“ひとりでも多くの人たちが《働く喜び》を膨らませ、《働く喜び》の輪が、新たな活力を生み出している社会を創りたい” これはリクルートキャリアのビジョン=目指したい未来です。

しかし、どうすれば《働く喜び》を増やすことができるのでしょうか?

この難題を解明するために、リクルートキャリアの広報部を中心に調査研究プロジェクトが組成され、私は2014年にこの調査プロジェクトに参画した経緯もあり、今回の調査設計・分析にも関わる機会をいただきました。

その分析結果がリクルートキャリアのビジョン・ミッションのページに掲載されましたので、主要な結果をご紹介いたします。

リクルートキャリアのビジョン・ミッション(働く喜び調査 7年間の報告書 参照)

2014年の調査研究結果を基に、働く喜びの構造仮説をさらに進化すべく、定点で分析する主要指標は残し、それ以外の内容はゼロベースでプロジェクトメンバーが何度もディスカッションを重ねて構造仮説と新たに検証したいテーマを設定して調査設計をしました。

■2014年度の調査で発見した働く喜び構造
2014年度の調査で発見した働く喜び構造

今回の調査にあたって明らかにしたかったテーマは多くありましたが、個人的に注目していたのは以下でした。
1)働く喜びを感じることが、自分の内外にどのような影響(結果)をもたらすのか(働く喜びと、個人のパフォーマンス、職場のパフォーマンスの関係は?)
2)働く喜びを感じられない(下げる)要因は何か(生活上の衛生要因と、職場の心理的安全性、信頼関係と、働く喜びの関係は?)
3)「持ち味がいかされている」のはどのような状態なのか(職場で「持ち味」を発揮するためには、「個人」「上司」「職場」において特にどのような条件が揃うことが必要なのか?)

これらに対する分析結果の詳細は是非レポートを見ていただければと思いますが、今回の分析の核となっているのは、上記(2)の課題を包括しているReport⑤ ‘「衛生要因のみならず、「職場環境」「自分の持ち味の共有・発揮」「働く喜びは自分で増やせる」という主体性が、働く喜びの重要な要因’ の部分です。

この分析では働く喜びに対する説明力を検討するため、第1階層から第4階層の階層的重回帰分析を行っています。
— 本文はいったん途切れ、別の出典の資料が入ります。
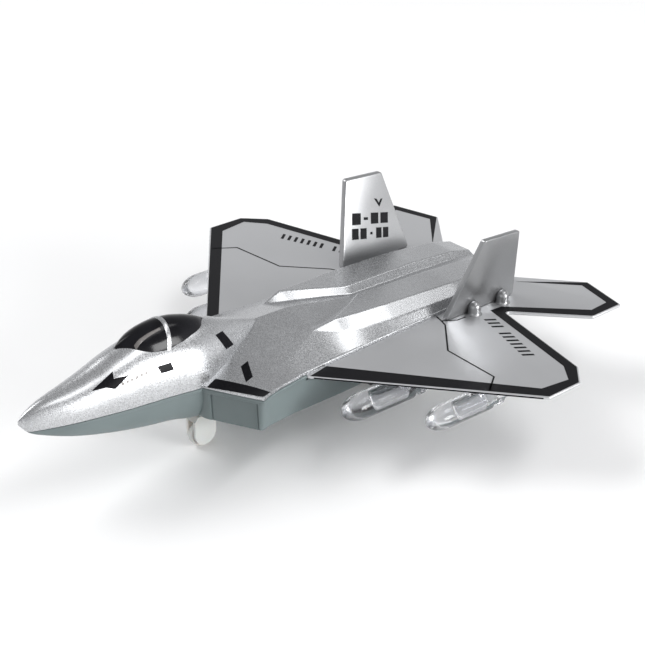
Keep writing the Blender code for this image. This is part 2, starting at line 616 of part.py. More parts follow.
def main():
    clear_scene()
    looks = {
        "silver": material("silver_flake_paint", (0.55, 0.56, 0.57), 0.35, 0.8),
        "satin": material("satin_silver_paint", (0.42, 0.43, 0.44), 0.4, 0.6),
        "grey": material("grey_green_plastic", (0.17, 0.22, 0.22), 0.45),
        "black_gloss": material("black_gloss_plastic", (0.01, 0.01, 0.012), 0.08),
        "clear": material("clear_plastic", (0.85, 0.87, 0.9), 0.05, 0.0, 0.35),
        "white": material("white_plastic", (0.75, 0.74, 0.7), 0.4),
        "rubber": material("black_rubber", (0.03, 0.03, 0.03), 0.8),
        "black": material("black_plastic", (0.04, 0.04, 0.045), 0.5),
        "steel": material("bright_steel", (0.6, 0.6, 0.62), 0.3, 1.0),
        "dark": material("dark_grey_plastic", (0.08, 0.085, 0.09), 0.5),
    }
    upper_shell(looks["silver"])
    lower_shell(looks["grey"])
    wing_plate(looks["satin"])
    loft("canopy_glazing", canopy_rings(0.0, CANOPY_SILL - 1.0), looks["black_gloss"])
    for side, word in ((1, "left"), (-1, "right")):
        fin(side, word, looks["satin"])
        nozzle(side, word, looks["dark"])
        for place in MISSILES:
            missile(side, word, place, looks["clear"])
    for name, x, y in screw_places():
        if name.startswith("case"):
            screw(name, x, y, -4.6 - GAP, 2.0, 1.7, 0.75, looks["steel"])
        else:
            screw(name, x, y, -PLATE - GAP, 2.0, 1.7, 0.75, looks["steel"])
    nose_gear(looks)
    rear_wheels(looks)
    motor(looks)


main()
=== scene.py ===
"""Looks of the pull-back toy jet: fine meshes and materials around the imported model.

Sizes are in millimetres in the row frame: +Z up, nose towards -Y, +X is the jet's left side.
Heights of the body are written above the deck, which is the top of the wing plate.
"""
import json
import math

import bmesh
import bpy
import numpy as np
from mathutils import Matrix, Vector
from mathutils.bvhtree import BVHTree


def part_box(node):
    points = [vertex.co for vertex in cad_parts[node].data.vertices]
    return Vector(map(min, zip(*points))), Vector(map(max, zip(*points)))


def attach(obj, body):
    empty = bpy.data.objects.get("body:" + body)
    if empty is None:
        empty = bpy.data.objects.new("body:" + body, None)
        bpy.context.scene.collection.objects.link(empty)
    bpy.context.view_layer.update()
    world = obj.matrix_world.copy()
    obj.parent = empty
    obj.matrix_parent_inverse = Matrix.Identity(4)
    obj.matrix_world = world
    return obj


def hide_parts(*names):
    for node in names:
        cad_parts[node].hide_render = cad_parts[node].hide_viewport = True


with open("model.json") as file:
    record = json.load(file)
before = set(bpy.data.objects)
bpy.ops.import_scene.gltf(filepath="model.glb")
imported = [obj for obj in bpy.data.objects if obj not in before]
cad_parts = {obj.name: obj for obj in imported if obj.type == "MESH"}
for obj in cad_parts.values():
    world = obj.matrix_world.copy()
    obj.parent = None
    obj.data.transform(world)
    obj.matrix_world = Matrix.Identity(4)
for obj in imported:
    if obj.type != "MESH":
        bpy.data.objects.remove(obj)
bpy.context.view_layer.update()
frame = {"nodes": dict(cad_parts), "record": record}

MM = 0.001


def corners(node):
    """Lowest and highest corner of a CAD node in millimetres."""
    low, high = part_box(node)
    return low / MM, high / MM


DECK = corners("wing_plate")[1].z
PLATE = DECK - corners("wing_plate")[0].z
NOSE_TIP = corners("upper_fuselage_shell")[0].y
PLATE_FRONT = corners("wing_plate")[0].y
BODY_END = corners("lower_fuselage_shell")[1].y
# The seam between the shells climbs by this much for each millimetre ahead of the wing plate
SEAM_RISE = 0.025

# Forebody: y, half width at the seam, top and keel above the deck
FOREBODY = [
    (NOSE_TIP, 0.3, 4.5, 3.4), (-77.2, 1.7, 5.9, 1.2), (-73.3, 3.1, 7.5, -0.6),
    (-66.5, 4.9, 9.1, -2.9), (-60.9, 5.9, 10.7, -4.3), (-53.7, 7.0, 13.2, -5.7),
    (-47.4, 7.6, 14.6, -6.7), (-41.1, 8.2, 14.8, -7.4), (-34.4, 9.0, 14.4, -8.7),
    (-27.0, 7.5, 13.4, -9.2), (-19.7, 5.0, 10.9, -9.3), (-11.2, 1.9, 8.0, -9.3),
]
# Intake lips: two slanted rows of (x, y, z) from the spine out to the rim, heights above the deck
SHOULDER = [
    [(0, -34.2, 1.0), (5, -34.2, 1.0), (9.0, -34.2, 1.0), (13.5, -32.0, 1.1), (18, -29.8, 1.25),
     (23.4, -27.1, 1.4)],
    [(0, -27, 3.0), (3, -27, 3.0), (6.2, -27, 3.1), (12, -26.4, 2.4), (17, -25.4, 1.8), (22.1, -24.3, 1.1)],
]
# Shoulders and engine humps behind them: y, then (x, z) from the spine out to the rim
HUMPS = [
    (-20, [(0, 5.0), (1.7, 5.0), (3.5, 5.2), (9, 4.0), (14.5, 2.6), (20.9, 0.9)]),
    (-11.2, [(0, 7.9), (2.5, 7.2), (5, 6.4), (9.5, 4.8), (14, 3.1), (19.3, 0.9)]),
    (-0.8, [(0, 7.7), (8.9, 5.1), (9.3, 5.0), (9.6, 4.9), (10, 4.75), (18.6, 0.9)]),
    (5.6, [(0, 6.6), (7.6, 4.4), (10.4, 6.4), (10.9, 6.4), (13.4, 4.0), (18.2, 0.9)]),
    (13.5, [(0, 5.1), (4.6, 4.1), (6.6, 6.0), (11.2, 6.0), (14.8, 3.6), (17.7, 0.9)]),
    (21.1, [(0, 3.9), (0.9, 3.9), (2.4, 5.7), (11.8, 5.8), (15.4, 3.2), (17.4, 0.9)]),
    (45, [(0, 3.0), (1.2, 3.0), (3.2, 4.9), (12.2, 4.75), (15.3, 2.6), (16.3, 0.8)]),
    (60, [(0, 2.3), (1.4, 2.3), (3.0, 3.8), (11.2, 3.7), (13.6, 2.0), (14.6, 0.7)]),
    (66, [(0, 1.6), (1.4, 1.6), (3.0, 2.4), (10.4, 2.4), (12.4, 1.4), (13.2, 0.6)]),
]
SHOULDER += [[(x, y, z) for x, z in row] for y, row in HUMPS]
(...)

階層的重回帰分析とは、階層ごとに関心のある変数を投入していき、説明力が統計的に有意に増加することを検定することでその変数の重要性を分析する手法で、心理学系の研究でよく利用されています。

この分析手法により、これまでも重要であるとされていた「必要な収入を得ている」かどうか、「雇用不安がない」かどうか、「健康である」かどうか、という衛生要因(第1階層)以外に、「お互いの考えの違いに対して好意的関心を持つ人が多い職場か」「仕事中に笑いが起こるような職場か」といった職場環境(第2階層)や、自分の持ち味を同僚や上司と共有したり、持ち味を発揮できているかどうか(第3階層)、そして、そもそも「働く喜びは自分で増やせる」と思えているかどうかが(第4階層)、働く喜びの実感につながる重要な要素であることがわかりました。

階層が重なるにつれて、「働く喜び」をよりよく説明していることがわかります。(働く喜びの説明力が、.232→.322→.456→.484と上昇。このモデルでは4つの要素が「働く喜び」の約48%を構成していると言えます)。

「収入」「雇用不安なし」「健康」という衛生要因だけに目を向けるのではなく、コントローラブルな要素である職場環境や、自分の持ち味を発揮できているかどうか、「働く喜びは自分で増やせる」という主体的な思考を持つことが、実際に働く喜びの実感に繋がるのだと言えそうです。

上記のような単年度での分析結果だけでなく、2013年から7年間の時系列分析からも、働き方への意識の変遷など、興味深い分析結果が掲載されていますので是非ご覧下さい。

今回の働く喜び調査設計・分析プロジェクトメンバーは様々なバックグラウンドを持った6名です(最終ページ参照)。遠方の方もいましたのでコロナ禍の前からオンラインでの参加ありでプロジェクトが進みました。各メンバーがそれぞれ研究テーマを持ち、その研究結果を基に活発な議論が行われる中でとても刺激を受けましたし、様々な設計・分析アプローチが持ち込まれたことで新しい知見を得ることもできました。分析後半はまさにコロナ禍の影響でオンラインのみでのコミュニケーションになりましたが、アウトプットまでのプロセスはまさに、プロジェクトメンバー全員で働く喜びを分かち合うことができた貴重な経験だったと思います。